The Oy-Boys guarding the villagers thrust at the most threatening, slaying 
them easily (all those low CONs). Soltei and Peltas still stood apart, 
watching what happened. "What did you mean, you're tainted too?" asked 
Peltas. Soltei screamed: "Yes!  It's true!  You must kill me too, right 
now!" Peltas loyally drove his spear through his leader's heart. Without 
their commander, there was no hope of restraining the troops...

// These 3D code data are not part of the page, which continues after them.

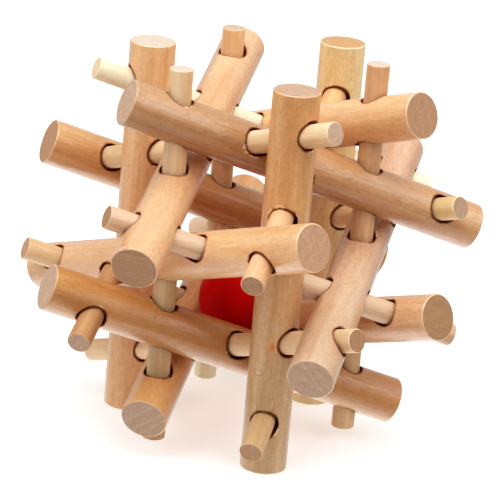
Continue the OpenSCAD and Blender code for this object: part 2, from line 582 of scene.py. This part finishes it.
class Wood(Paint):
    """Varnished wood with its grain along a bar, and bare end grain on the bar's two faces.

    Everything is measured in millimetres, in the bar's own axes. The tones are the side's
    colour at the bar's low end and at its high end, and the colour of its end faces.
    """

    def __init__(self, name, seed, tones, look, radius, half_length):
        super().__init__(bpy.data.materials.new(name))
        self.low_tone, self.high_tone, self.end_tone = tones
        self.look = look
        self.radius = radius
        self.half_length = half_length
        self.rng = np.random.default_rng(seed)
        self.place = self.attribute("grain")
        self.height = self.split(self.place)["Z"]
        self.moved = self.vector("ADD", self.place, tuple(self.rng.uniform(-400, 400, 3)))
        self.figure = {word: self.drawn_out(*sizes) for word, sizes in FIGURE.items()}
        self.late = self.late_wood()
        self.speck = self.cloud(self.moved, 2.2, 3.0, 0.7)

    def drawn_out(self, across, along, detail, roughness):
        scaled = self.vector("MULTIPLY", self.moved, (across, across, along))
        return self.cloud(scaled, 1.0, detail, roughness)

    def late_wood(self):
        """The dark part of each growth ring: rings round the pith, which lies off the bar."""
        away, turn = self.rng.uniform(*self.look["pith"]), self.rng.uniform(0, 2 * math.pi)
        pith = (away * math.cos(turn), away * math.sin(turn), 0)
        slow = self.vector("MULTIPLY", self.moved, (0.05, 0.05, 0.012))
        warp = self.vector("MULTIPLY", self.cloud(slow, output="Color"),
                           (self.look["warp"], self.look["warp"], 0))
        bent = self.vector("ADD", self.place, warp)
        flat = self.vector("MULTIPLY", bent, (1, 1, self.rng.uniform(-0.02, 0.02)))
        reach = self.vector("LENGTH", self.vector("SUBTRACT", flat, pith))
        ring = self.math("FRACT", self.math("DIVIDE", reach, self.look["ring"]))
        return self.math("MULTIPLY", self.between(ring, 0.1, 0.85), self.between(ring, 1.0, 0.88))

    def shown(self, word):
        low, high, darker = DARKENING[word]
        return self.between(self.figure[word], low, high)

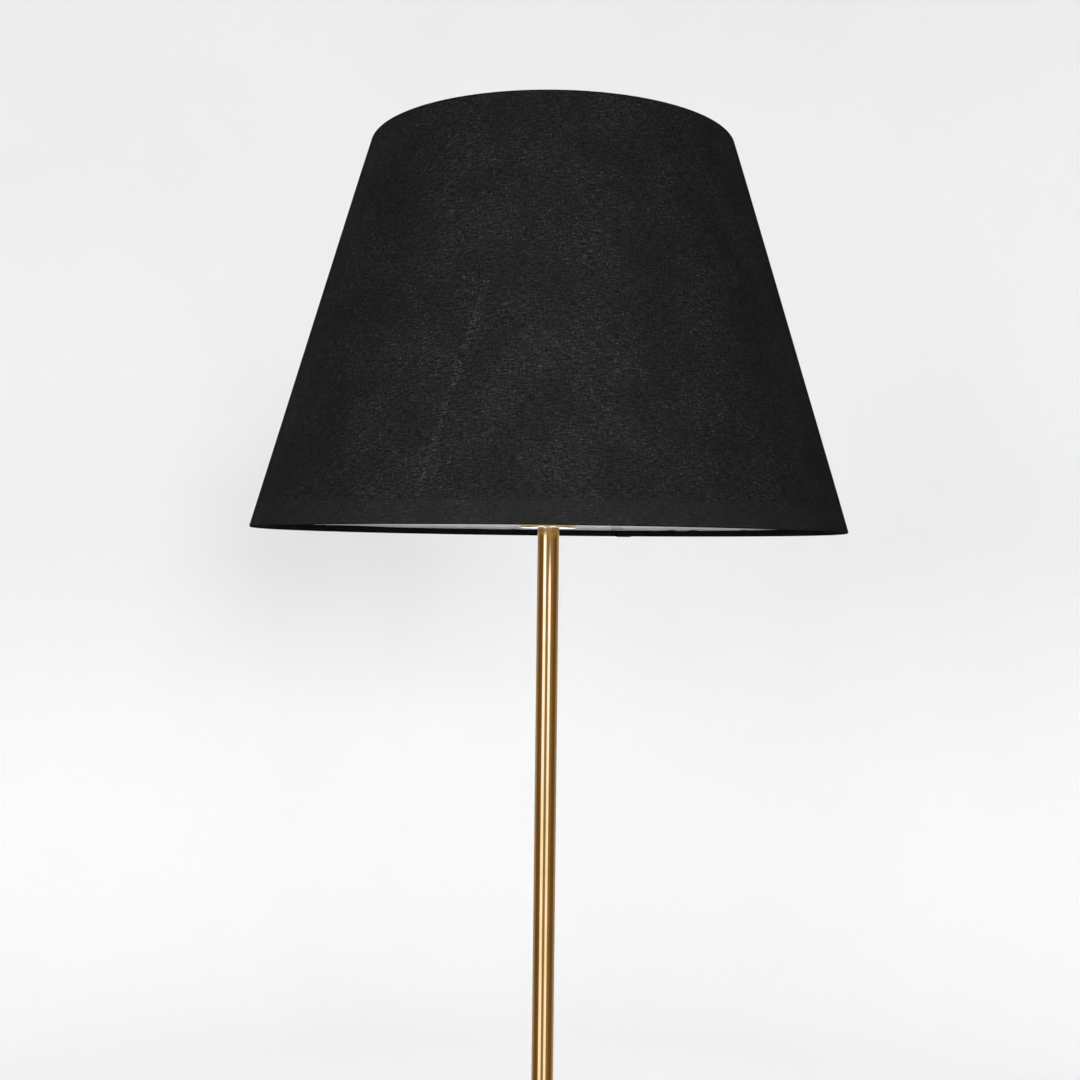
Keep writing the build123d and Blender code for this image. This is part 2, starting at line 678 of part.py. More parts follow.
def switch_key():
    """Fluted key that the hand turns."""
    blank = rod_to_front(KEY_R, KEY_Y, KEY_Y + KEY_LENGTH, KEY_Z)
    front_rim = blank.edges().filter_by(GeomType.CIRCLE).sort_by(Axis.Y)[0]
    key = fillet(front_rim, KEY_ROUND)
    for i in range(KEY_FLUTES):
        flute = rod_to_front(KEY_FLUTE_R, KEY_Y + KEY_LENGTH / 4, KEY_Y + KEY_LENGTH + 1, KEY_Z)
        centre = Vector(KEY_R + KEY_FLUTE_R / 3, 0, 0).rotate(Axis.Y, i * 360 / KEY_FLUTES)
        key -= Pos(centre) * flute
    return key - switch_shaft()


# ---------------------------------------------------------------- bulb


def bulb_tip():
    """Centre contact and its insulator at the bulb's foot."""
    top = BULB_Z + BULB_TIP_RISE
    ledge = BULB_Z + BULB_TIP_RISE / 3
    return lathe([(0, BULB_Z), (CONTACT_R, BULB_Z), (1.2 * CONTACT_R, ledge), (BULB_TIP_R, top), (0, top)])


def bulb_screw_cap():
    """Screw cap of the bulb."""
    low = BULB_Z + BULB_TIP_RISE
    shoulder = low + BULB_TIP_RISE / 2
    return lathe(
        [(0, low), (BULB_TIP_R, low), (BULB_CAP_R, shoulder), (BULB_CAP_R, BULB_COLLAR_Z), (0, BULB_COLLAR_Z)]
    )


def bulb_body():
    """Plastic body, flaring from the cap to the globe in an S curve."""
    reach = (BULB_SEAM_Z - BULB_COLLAR_Z) / 2.4
    low, high = (BULB_COLLAR_R, 0, BULB_COLLAR_Z), (BULB_SEAM_R, 0, BULB_SEAM_Z)
    side = Bezier(low, (BULB_COLLAR_R, 0, BULB_COLLAR_Z + reach), (BULB_SEAM_R, 0, BULB_SEAM_Z - reach), high)
    rest = Polyline(high, (0, 0, BULB_SEAM_Z), (0, 0, BULB_COLLAR_Z), low)
    return revolve(make_face(side + rest), Axis.Z)


def bulb_globe():
    """Thin white globe, open where it meets the bulb's body."""

    def dome(inset):
        sphere = Pos(0, 0, BULB_DOME_Z) * Sphere(BULB_R - inset)
        seam, middle = (BULB_SEAM_R - inset, BULB_SEAM_Z), (BULB_R - inset, BULB_DOME_Z)
        return sphere + lathe([(0, BULB_SEAM_Z), seam, middle, (0, BULB_DOME_Z)])

    return dome(0) - dome(GLOBE_WALL) - rod(BULB_R, BULB_Z, BULB_SEAM_Z)


# ---------------------------------------------------------------- all the pieces


def shade_parts():
    """The shade, its frame and the nut that holds it."""
    return {
        "shade_cover": shade_cover(),
        "shade_liner": shade_liner(),
        "shade_top_ring": shade_ring("top"),
        "shade_bottom_ring": shade_ring("bottom"),
        "shade_washer": shade_washer(),
        "shade_arms": shade_arms(),
        "finial": finial(),
    }


def harp_parts():
    """The harp and what holds its feet."""
    return {
        "harp": harp(),
        "harp_stud": harp_stud(),
        "harp_saddle": harp_saddle(),
        "harp_sleeve_left": harp_sleeve(-1),
        "harp_sleeve_right": harp_sleeve(1),
    }


def lamp_parts():
    """The lampholder, its switch and the bulb."""
    return {
        "holder_cap": holder_cap(),
        "holder_shell": holder_shell(),
        "holder_insulator": holder_insulator(),
        "holder_body": holder_body(),
        "holder_screw_shell": holder_screw_shell(),
        "holder_contact": holder_contact(),
        "switch_bushing": switch_bushing(),
        "switch_shaft": switch_shaft(),
        "switch_key": switch_key(),
        "bulb_tip": bulb_tip(),
        "bulb_screw_cap": bulb_screw_cap(),
        "bulb_body": bulb_body(),
        "bulb_globe": bulb_globe(),
    }


def stem_parts():
    """The stem's tubes, the threaded pieces that join them and the lead inside."""
    half_ring = JOINT_RING_T / 2
    return {
        "stem_cap_disc": stem_cap_disc(),
        "stem_upper_tube": stem_upper_tube(),
        "stem_lower_tube": stem_lower_tube(),
        "stem_joint_ring": stem_joint_ring(),
        "stem_joint_nipple": nipple(JOINT_Z - JOINT_NIPPLE_LENGTH / 2, JOINT_NIPPLE_LENGTH),
        "stem_joint_upper_plug": plug(JOINT_Z + half_ring),
        "stem_joint_lower_plug": plug(JOINT_Z - half_ring - PLUG_LENGTH),
        "stem_top_plug": plug(STEM_TOP_Z - PLUG_LENGTH),
        "stem_top_nipple": nipple(STEM_TOP_Z - PLUG_LENGTH, TOP_NIPPLE_LENGTH),
        "stem_base_plug": plug(HUB_SEAT_Z),
        "inner_lead": inner_lead(),
        "lead_cores": lead_cores(),
    }


def base_parts():
    """The hub, its fasteners and cord outlet, and the legs with their feet."""
    parts = {
        "hub": hub(),
        "hub_grub_screw": hub_grub_screw(),
        "base_nipple": base_nipple(),
        "base_washer": base_washer(),
        "base_nut": base_nut(),
        "cord_outlet": cord_outlet(),
        "leg_ferrules": leg_ferrules(),
        "leg_studs": leg_studs(),
    }
    for name, azimuth in LEG_AZIMUTHS.items():
        parts[f"leg_{name}"] = leg(azimuth)
        parts[f"foot_{name}"] = foot(azimuth)
    return parts


os.makedirs("parts", exist_ok=True)
for group in (shade_parts(), harp_parts(), lamp_parts(), stem_parts(), base_parts()):
    for node, shape in group.items():
        export_step(shape, f"parts/{node}.step")
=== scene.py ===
"""Looks of a tripod floor lamp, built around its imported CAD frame. Lengths are in metres.

The lamp faces -Y, +X is to its right and +Z is up. The CAD holds the shape of the hard pieces, which only get
a material here. The fabric, the lining's seam, the rolled threads and the ribbed feet are built as pieces.
"""

import math

import bmesh
import bpy
from mathutils import Matrix, Vector, noise


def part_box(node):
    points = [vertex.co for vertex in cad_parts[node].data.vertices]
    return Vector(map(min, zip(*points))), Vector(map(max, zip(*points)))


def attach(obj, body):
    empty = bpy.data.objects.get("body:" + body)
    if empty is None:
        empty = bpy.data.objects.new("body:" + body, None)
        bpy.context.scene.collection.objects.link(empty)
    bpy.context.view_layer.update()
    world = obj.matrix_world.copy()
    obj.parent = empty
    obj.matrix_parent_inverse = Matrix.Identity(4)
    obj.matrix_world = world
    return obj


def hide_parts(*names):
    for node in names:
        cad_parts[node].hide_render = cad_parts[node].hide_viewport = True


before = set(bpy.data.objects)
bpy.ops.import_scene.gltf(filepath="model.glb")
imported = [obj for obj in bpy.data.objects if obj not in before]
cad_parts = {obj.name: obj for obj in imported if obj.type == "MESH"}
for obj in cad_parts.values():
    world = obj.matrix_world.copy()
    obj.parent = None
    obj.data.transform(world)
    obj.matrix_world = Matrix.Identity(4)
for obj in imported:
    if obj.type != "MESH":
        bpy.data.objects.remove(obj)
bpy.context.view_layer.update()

TURN = 2 * math.pi
MM = 0.001

# ---------------------------------------------------------------- places taken from the frame, and the legs' given places


def middle(node):
    """Centre of a CAD node's box."""
    low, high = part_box(node)
    return (low + high) / 2


def reach(node):
    """Outer radius of a CAD node that is round about the Z axis."""
    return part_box(node)[1].x


SHADE_LOW, SHADE_HIGH = (corner.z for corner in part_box("shade_cover"))
SHADE_BOTTOM_R = reach("shade_cover")
RING_RISE = middle("shade_top_ring").z - middle("shade_bottom_ring").z
SHADE_SLOPE = (reach("shade_bottom_ring") - reach("shade_top_ring")) / RING_RISE
SHADE_TOP_R = SHADE_BOTTOM_R - SHADE_SLOPE * (SHADE_HIGH - SHADE_LOW)
SHADE_COS = math.cos(math.atan(SHADE_SLOPE))
SHADE_SIN = math.sin(math.atan(SHADE_SLOPE))

# Legs: their axes run from a seat under the hub to the floor.
LEG_SEAT_R = 17.5 * MM
LEG_SEAT_Z = 315.0 * MM
LEG_FLOOR_R = 204.0 * MM
LEG_SPLAY = math.atan((LEG_FLOOR_R - LEG_SEAT_R) / LEG_SEAT_Z)
LEG_AZIMUTHS = {"back": math.radians(90), "left": math.radians(210), "right": math.radians(330)}

# ---------------------------------------------------------------- camera

CAMERA_DISTANCE = 0.989
CAMERA_DROP = 17.5 * MM
CAMERA_SIDE = -6.4 * MM
CAMERA_PITCH = math.radians(0.647)
CAMERA_YAW = math.radians(-0.017)
CAMERA_ROLL = math.radians(0.66)
CAMERA_LENS_MM = 44.92
CAMERA_SENSOR_MM = 36.0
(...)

The next day, the militiamen noticed that there were rather fewer dead 
children than they had expected to find. They couldn't track them, though, 
as Orlanthio had torched the fields during the night ("in case that little 
runt is hiding out there"). Yelonidas had slaughtered all the sheep and 
goats ("breeding stock for the broos, else"). Peltas built a rather small, 
smoky, slow-burning pyre for Soltei's funerary rites -- most of the good 
fuel had gone up in smoke in the burning of Black Rock. Eudoxus and 
Euphorbus dragged the corpses of the villagers together into a mound, 
realised there was no hope of burning or burying them, and left them for 
the birds under the hot Praxian sun. Solarus sat with his head in his 
hands, making the third Yelmalio-Rune invocation of the game: "Why, oh why, 

oh why..." (Y - O - Y -- geddit?). Then, assembling into column two 
abreast, in their blood-stained, soot-blackened linen cuirasses, the 
half-file of Oy-Boys marched leaderless back to Queenscliff.